爬取笔趣阁_完本书籍

爬取笔趣阁_完本书籍

爬取地址

import os, time, shutil, requests, sqlite3
from bs4 import BeautifulSoup
from threading import Thread
from datetime import datetime


def fun_makedir(file_path):
    """
    创建文件夹,并进入该文件夹
    :return:
    """
    if not os.path.exists(file_path):
        os.makedirs(file_path)
    os.chdir(file_path)


def main():
    """
    主函数
    :return:
    """
    create_db()  # 创建数据库
    start = datetime.now()
    book_urls = []
    url = "http://www.biquge.tv/wanben/1_1"  # 抓取入口url

    book_urls = get_book(url)  # 获取书名、书的url
    total_book = len(book_urls)
    threads = []
    book_id = 0
    for item in book_urls:
        book_id += 1
        t = Thread(target=save_book_todb, args=(book_id, item[0], item[1]))
        threads.append(t)
    thread_no = 0
    for t in threads:
        thread_no += 1
        print("下载进度:[{}{}]".format(">" * (thread_no), "." * (total_book - thread_no)))  # 打印进度条
        t.start()  # 开始线程
        time.sleep(5)  # print(delay)
        time.sleep(delay)  # 抓取一本书5000章节,大概需要80秒。

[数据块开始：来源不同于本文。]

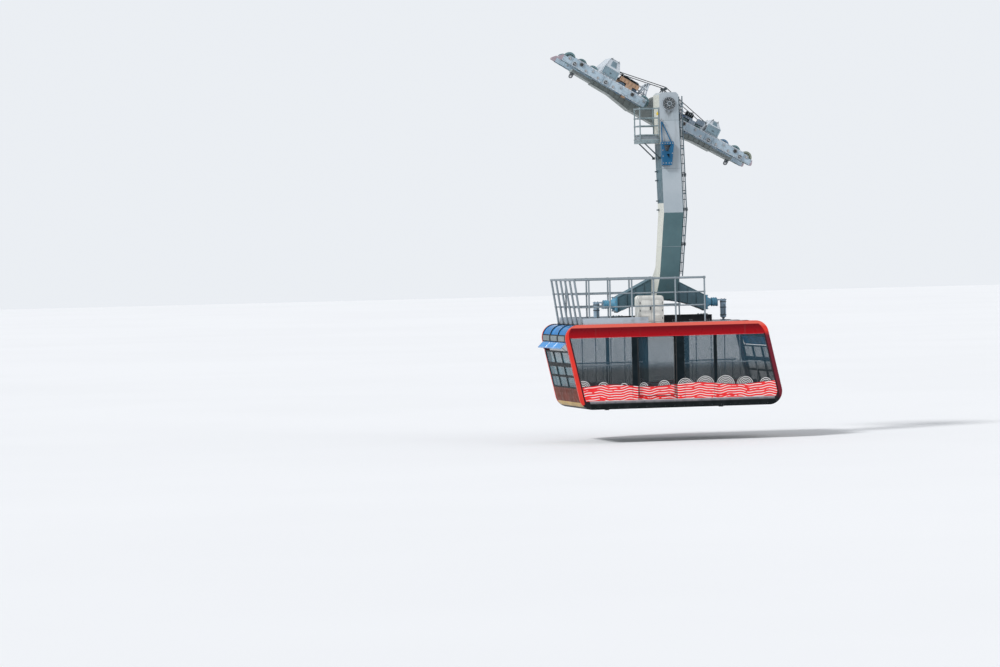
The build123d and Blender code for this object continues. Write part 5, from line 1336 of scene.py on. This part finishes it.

delay=80
    for t in threads:
        t.join()
        print(t)
    print("
共抓取{}部小说	".format(count))
    run_time = (datetime.now() - start).total_seconds()
    print("总共用时{}秒".format(run_time), end="	")
    print("{}正在导出小说".format(">" * 100))
    show_books()


def create_db():
    """
    创建数据库
    :return:
    """
    if os.path.exists(dbname): os.remove(dbname)
    conn = sqlite3.connect(dbname)
    conn.close()


def set_delay(total_chapter):
    """
    根据章节数量,设置延迟时间
    :param total_chapter:
    :return:
    """
    base = 30
    if total_chapter > 5000:
        delay = base * 6
    elif total_chapter > 4000:
        delay = base * 5
    elif total_chapter > 3000:
        delay = base * 4
    elif total_chapter > 2000:
        delay = base * 3
    elif total_chapter > 1000:
        delay = base * 2
    else:
        delay = base
    return delay


def get_book(url):
    """
    获取书名、书的地址
    :param url:
    :return:(书名,书的地址)
    """
    books = []
    response = requests.get(url, headers=headers)
    response.encoding = "gbk"
    soup = BeautifulSoup(response.text, "html.parser")
    book_txts = soup.find('div', class_='r').findAll('li')
    for book in book_txts:
        book_url = book.find('a')['href']
        book_name = book.find('a').get_text()
        # print("{:<40s}{:<60s}".format(book_name, book_url))
        books.append([book_name, book_url])
    return books


def get_chapter(book_url):
    """
    获取章节名、章节地址
    :param book_url:
    :return:章节名、章节地址
    """
    chapters = []
    chapter_res = requests.get(book_url, headers=headers)
    chapter_res.encoding = 'gbk'
    chapter_soup = BeautifulSoup(chapter_res.text, "html.parser")
    chs = chapter_soup.find('div', id="list").findAll('dd')
    max_chapter = len(chs)
    for i in range(9, max_chapter):
        chapter = chs[i].find('a')
        chapter_url = "http://www.biquge.tv" + chapter['href']
        chapter_name = chapter.get_text()
        chapters.append([chapter_name, chapter_url])
    return chapters


def save_book_todb(book_id, book_name, book_url):
    """
    获取书籍数据,保存到数据库
    :param book_id:
    :param book_name:
    :param book_url:
    :return:
    """
    global count, delay
    count = count + 1
    chapters = []
    chapters = get_chapter(book_url)  # 获取所有章节
    total_chapter = len(chapters)
    delay = set_delay(total_chapter)  # 设置休息时间
    print("正在下载----小说 {}{:<2s}{},共有{}章节,请等待{}秒".format('>' * 50, str(book_id), book_name, total_chapter, delay))
    chapter_id = 0
    threads = []
    for item in chapters:
        chapter_id += 1
        t = Thread(target=save_chapter_todb, args=(chapter_id, item[0], item[1], book_id, book_name, book_url))
        threads.append(t)  # save_chapter_todb(chapter_id, item[0], item[1],book_id, book_name, book_url)
    for t in threads:
        t.start()
        time.sleep(0.01)
    for t in threads:
        t.join()
    print("下载完成 {}{:<2s}{},共有{}章节".format('*' * 30, str(book_id), book_name, len(chapters)))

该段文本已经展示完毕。